TASK REQUIREMENTS :: Set down only the lines running from the one with "return Pos(0, 0, spring_level)" to the one with "point = shown.matrix_world", both lines included, exactly as they stand, please.

┌──

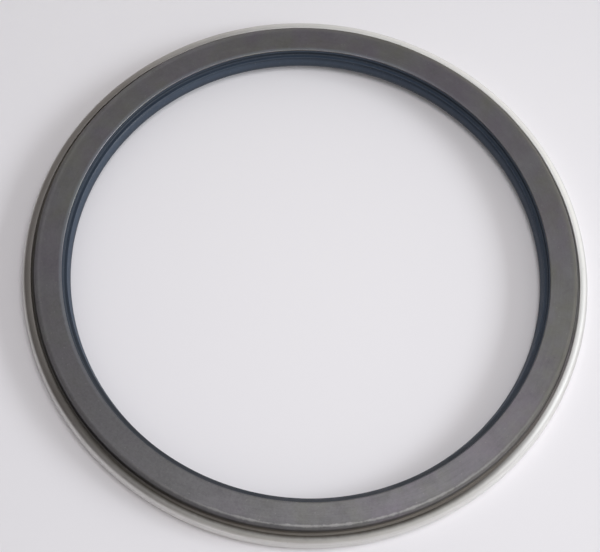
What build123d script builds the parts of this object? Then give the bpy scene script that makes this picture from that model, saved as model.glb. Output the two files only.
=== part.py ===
from build123d import *
import os
from math import cos, radians, tan

# Radial shaft seal in a two-part steel case. Millimetres.
# +Z is the seal's axis and points to the air side. The oil side stands on z = 0.

# Overall sizes: the shaft, the radial height from the shaft to the housing bore, and the width
shaft_diameter = 260.0
radial_section = 25.0
seal_width = 16.0

# Cover ring: the inner case, one stepped pressing of sheet steel. Bends are inside radii.
cover_sheet = 1.5
cover_bore_gap = 3.5
cover_bore_edge_radius = 0.5
cover_corner_bend = 1.0
shoulder_root_bend = 0.6

# Outer case: one deep-drawn ring, its rim rolled in over the shoulder of the cover
case_sheet = 1.5
case_fit_clearance = 0.05
ledge_depth = 5.4
ledge_width = 4.7
rim_gap = 1.7
rim_flat = 0.5
rim_edge_radius = 0.4
lead_in_length = 2.5
lead_in_angle = 23.0
lead_in_bend = 1.5
foot_bend = 0.9
web_clearance = 5.4
web_edge_radius = 0.4

# Sealing element: main lip
lip_interference = 1.2
lip_depth = 9.9
lip_land = 0.6
oil_flank_angle = 44.0
nose_length = 3.8
nose_width = 2.6
nose_edge_radius = 0.6
air_flank_angle = 28.0
flank_blend_radius = 3.0

# Sealing element: the groove that holds the garter spring
spring_coil_diameter = 3.5
spring_clearance = 0.05
spring_offset = 0.7
lip_head_thickness = 3.3
groove_mouth_angle = 65.0
groove_mouth_radius = 0.2
groove_lobe_thickness = 0.8
groove_lobe_radius = 0.3

# Sealing element: flex section, bond pad and bore lining
flex_thickness = 2.4
waist_radius = 0.8
heel_radius = 2.0
bond_thickness = 1.5
bond_inset = 3.1
bond_edge_radius = 0.5
lining_thickness = 0.6
lining_drop = 0.9
lining_edge_radius = 0.2

# Sealing element: dust lip
dust_lip_gap = 0.5
dust_lip_depth = 3.0
dust_lip_edge = 0.5
dust_lip_rise_angle = 14.0
dust_lip_root_thickness = 1.2
dust_lip_tip_radius = 0.2
dust_lip_valley_radius = 0.8
throat_width = 1.9
throat_rise = 1.3
throat_radius = 0.8

# Radii and levels that more than one piece uses
shaft = shaft_diameter / 2
outside = shaft + radial_section
rim_bore = outside - ledge_width
rim_bend = ledge_width - rim_flat - case_sheet
cover_bore = shaft + cover_bore_gap
cover_wall = rim_bore - rim_gap
ledge = seal_width - ledge_depth
shoulder = ledge - case_sheet
web_underside = seal_width - cover_sheet

lip = shaft - lip_interference
lip_level = seal_width - lip_depth
land_foot = lip_level - lip_land / 2
nose_level = land_foot - nose_length
nose = lip + nose_length * tan(radians(oil_flank_angle))
nose_back = nose + nose_width

groove_radius = spring_coil_diameter / 2 + spring_clearance
spring_centre = lip + lip_head_thickness + groove_radius
spring_level = lip_level + spring_offset


def in_section(outline):
    """Place (radius, height) pairs in the half plane that a ring is spun from."""
    return [(radius, 0, height) for radius, height in outline]


def sheet_ring(route, bend_radii, sheet):
    """Spin a sheet of even thickness. The route is its outer skin, and the sheet lies to the right of it."""
    skin = FilletPolyline(in_section(route), radius=bend_radii)
    return revolve(make_face(offset(skin, amount=sheet, side=Side.RIGHT)), Axis.Z)


def round_edge(ring, radius, level, edge_radius):
    """Round the circular edge of a ring that runs through one radius and one level."""
    circles = ring.edges().filter_by(GeomType.CIRCLE)
    return fillet(circles.sort_by_distance((radius, 0, level))[0], edge_radius)


def cover_ring():
    """Web, rounded corner, wall, shoulder nested in the rim's bend, and a skirt down to the case's taper."""
    skirt = outside - case_sheet - case_fit_clearance
    skirt_foot = lead_in_length + (lead_in_bend + case_sheet) * tan(radians(lead_in_angle / 2))
    route = [
        (cover_bore, seal_width),
        (cover_wall, seal_width),
        (cover_wall, shoulder),
        (skirt, shoulder),
        (skirt, skirt_foot),
    ]
    bends = [cover_corner_bend + cover_sheet, shoulder_root_bend, rim_bend]
    ring = sheet_ring(route, bends, cover_sheet)
    return round_edge(ring, cover_bore, seal_width, cover_bore_edge_radius)


def outer_case():
    """Rolled rim, ground outside, tapered lead-in, and a web that guards the lip on the oil side."""
    web_bore = nose_back + web_clearance
    foot = outside - lead_in_length * tan(radians(lead_in_angle))
    route = [
        (rim_bore, ledge),
        (outside, ledge),
        (outside, lead_in_length),
        (foot, 0),
        (web_bore, 0),
    ]
    bends = [rim_bend + case_sheet, lead_in_bend + case_sheet, foot_bend + case_sheet]
    ring = sheet_ring(route, bends, case_sheet)
    ring = round_edge(ring, rim_bore, ledge, rim_edge_radius)
    return round_edge(ring, web_bore, 0, web_edge_radius)


def spring_groove():
    """The round section of the groove, open outwards through the back of the lip's head."""
    return Plane.XZ * Pos(spring_centre, spring_level) * Circle(groove_radius)


def sealing_element():
    """One moulding: nose, main lip, air-side flank, dust lip, bore lining, bond pad, flex section, head."""
    lining = cover_bore - lining_thickness
    lining_top = seal_width - lining_drop
    dust_tip = shaft + dust_lip_gap
    dust_top = seal_width - dust_lip_depth
    valley = dust_top - (lining - dust_tip) * tan(radians(dust_lip_rise_angle))
    throat = dust_tip + throat_width
    throat_level = valley - dust_lip_root_thickness

    land_top = lip_level + lip_land / 2
    flank_top = throat_level - throat_rise
    flank_end = lip + (flank_top - land_top) * tan(radians(air_flank_angle))

    pad_outside = cover_wall - cover_sheet - bond_inset
    pad_underside = web_underside - bond_thickness
    head_back = spring_centre + groove_radius * cos(radians(groove_mouth_angle))
    head_top = spring_level + groove_radius + groove_lobe_thickness

    corners = [
        ((nose, nose_level), nose_edge_radius),
        ((lip, land_foot), 0),
        ((lip, land_top), 0),
        ((flank_end, flank_top), flank_blend_radius),
        ((throat, throat_level), throat_radius),
        ((dust_tip, dust_top - dust_lip_edge), dust_lip_tip_radius),
        ((dust_tip, dust_top), dust_lip_tip_radius),
        ((lining, valley), dust_lip_valley_radius),
        ((lining, lining_top), lining_edge_radius),
        ((cover_bore, lining_top), 0),
        ((cover_bore, web_underside), 0),
        ((pad_outside, web_underside), 0),
        ((pad_outside, pad_underside), bond_edge_radius),
        ((throat + flex_thickness, pad_underside), heel_radius),
        ((flank_end + flex_thickness, head_top), waist_radius),
        ((head_back, head_top), groove_lobe_radius),
        ((head_back, spring_level), 0),
        ((nose_back, nose_level), nose_edge_radius),
    ]
    outline = in_section([point for point, _ in corners])
    radii = [radius for _, radius in corners]
    section = make_face(FilletPolyline(outline, radius=radii, close=True)) - spring_groove()
    mouth = section.vertices().sort_by_distance((spring_centre, 0, spring_level))[:2]
    return revolve(fillet(mouth, groove_mouth_radius), Axis.Z)


def garter_spring():
    """The close-wound coil closed to a ring, as the envelope of its turns."""
    return Pos(0, 0, spring_level) * Torus(spring_centre, spring_coil_diameter / 2)


pieces = {
    "cover_ring": cover_ring(),
    "outer_case": outer_case(),
    "sealing_element": sealing_element(),
    "garter_spring": garter_spring(),
}
os.makedirs("parts", exist_ok=True)
for node, piece in pieces.items():
    export_step(piece, f"parts/{node}.step")
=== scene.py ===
from math import atan2, ceil, cos, pi, radians, sin, tan

import bmesh
import bpy
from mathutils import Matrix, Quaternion, Vector, noise


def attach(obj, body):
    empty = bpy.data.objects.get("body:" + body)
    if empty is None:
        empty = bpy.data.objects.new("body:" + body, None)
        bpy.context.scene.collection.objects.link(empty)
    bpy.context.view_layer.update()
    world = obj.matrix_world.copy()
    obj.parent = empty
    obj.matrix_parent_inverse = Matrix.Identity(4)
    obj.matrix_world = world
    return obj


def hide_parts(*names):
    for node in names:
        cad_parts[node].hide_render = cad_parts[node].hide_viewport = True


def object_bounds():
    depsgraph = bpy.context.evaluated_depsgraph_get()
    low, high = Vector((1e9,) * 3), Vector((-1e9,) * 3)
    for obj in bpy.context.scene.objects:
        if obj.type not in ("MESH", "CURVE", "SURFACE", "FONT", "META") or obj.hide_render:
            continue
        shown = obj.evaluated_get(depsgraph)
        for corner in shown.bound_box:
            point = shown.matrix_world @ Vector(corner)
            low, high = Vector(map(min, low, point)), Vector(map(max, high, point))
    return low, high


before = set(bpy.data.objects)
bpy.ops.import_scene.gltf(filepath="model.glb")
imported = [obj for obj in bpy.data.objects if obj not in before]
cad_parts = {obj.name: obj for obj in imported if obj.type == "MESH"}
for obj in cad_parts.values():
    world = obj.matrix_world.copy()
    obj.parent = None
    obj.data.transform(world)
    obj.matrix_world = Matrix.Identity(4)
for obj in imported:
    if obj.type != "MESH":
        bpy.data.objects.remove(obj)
solids_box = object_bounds()

# A radial shaft seal, air side up: cover ring, outer case, sealing element and garter spring.
# Meshes are in metres. Sizes below are in millimetres, as on the drawing of a seal.
MM = 0.001

# Overall sizes. The outside radius and the width are those of the solids.
OUTSIDE = solids_box[1].x / MM
WIDTH = solids_box[1].z / MM
RADIAL_SECTION = 25.0
SHAFT = OUTSIDE - RADIAL_SECTION

# The sheet steel of both rings. Bends below are radii on a sheet's outer skin.
SHEET = 1.5

# Cover ring: one stepped pressing
COVER_BORE_GAP = 3.5
COVER_BORE_EDGE = 0.5
COVER_CORNER_BEND = 2.5
ROOT_BEND = 0.6
CASE_CLEARANCE = 0.05

# Outer case: one drawn ring, its rim rolled in over the shoulder of the cover
LEDGE_DEPTH = 5.4
LEDGE_WIDTH = 4.7
RIM_GAP = 1.7
RIM_FLAT = 0.5
RIM_EDGE = 0.4
LEAD_IN_LENGTH = 2.5
LEAD_IN_ANGLE = radians(23)
LEAD_IN_BEND = 3.0
FOOT_BEND = 2.4
WEB_CLEARANCE = 5.4

# Sealing element: main lip
LIP_INTERFERENCE = 1.2
LIP_DEPTH = 9.9
LIP_LAND = 0.6
OIL_FLANK_ANGLE = radians(44)
AIR_FLANK_ANGLE = radians(28)
FLANK_BLEND = 3.0
NOSE_LENGTH = 3.8
NOSE_WIDTH = 2.6
NOSE_EDGE = 0.6

# Sealing element: the groove that holds the garter spring
COIL_DIAMETER = 3.5
COIL_CLEARANCE = 0.05
COIL_OFFSET = 0.7
LIP_HEAD = 3.3
GROOVE_MOUTH_ANGLE = radians(65)
GROOVE_MOUTH_EDGE = 0.2
GROOVE_LOBE = 0.8
GROOVE_LOBE_EDGE = 0.3

# Sealing element: flex section, bond pad and bore lining
FLEX = 2.4
WAIST_BEND = 0.8
HEEL_BEND = 2.0
BOND = 1.5
BOND_INSET = 3.1
BOND_EDGE = 0.5
LINING = 0.6
LINING_DROP = 0.9
LINING_EDGE = 0.2

# Sealing element: dust lip, the valley above it and the throat below it
DUST_LIP_GAP = 0.5
DUST_LIP_DEPTH = 3.0
DUST_LIP_LAND = 0.5
DUST_LIP_EDGE = 0.2
DUST_LIP_RISE = radians(14)
DUST_LIP_ROOT = 1.2
VALLEY_BEND = 0.8
THROAT_WIDTH = 1.9
THROAT_RISE = 1.3
THROAT_BEND = 0.8

# Garter spring: a close-wound coil closed to a ring
WIRE_DIAMETER = 0.65
POINTS_PER_TURN = 8
JOINT_LENGTH = 7.0
JOINT_TAPER = 0.12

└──

EXERCISE RESPONSE ::
    return Pos(0, 0, spring_level) * Torus(spring_centre, spring_coil_diameter / 2)


pieces = {
    "cover_ring": cover_ring(),
    "outer_case": outer_case(),
    "sealing_element": sealing_element(),
    "garter_spring": garter_spring(),
}
os.makedirs("parts", exist_ok=True)
for node, piece in pieces.items():
    export_step(piece, f"parts/{node}.step")
=== scene.py ===
from math import atan2, ceil, cos, pi, radians, sin, tan

import bmesh
import bpy
from mathutils import Matrix, Quaternion, Vector, noise


def attach(obj, body):
    empty = bpy.data.objects.get("body:" + body)
    if empty is None:
        empty = bpy.data.objects.new("body:" + body, None)
        bpy.context.scene.collection.objects.link(empty)
    bpy.context.view_layer.update()
    world = obj.matrix_world.copy()
    obj.parent = empty
    obj.matrix_parent_inverse = Matrix.Identity(4)
    obj.matrix_world = world
    return obj


def hide_parts(*names):
    for node in names:
        cad_parts[node].hide_render = cad_parts[node].hide_viewport = True


def object_bounds():
    depsgraph = bpy.context.evaluated_depsgraph_get()
    low, high = Vector((1e9,) * 3), Vector((-1e9,) * 3)
    for obj in bpy.context.scene.objects:
        if obj.type not in ("MESH", "CURVE", "SURFACE", "FONT", "META") or obj.hide_render:
            continue
        shown = obj.evaluated_get(depsgraph)
        for corner in shown.bound_box:
            point = shown.matrix_world @ Vector(corner)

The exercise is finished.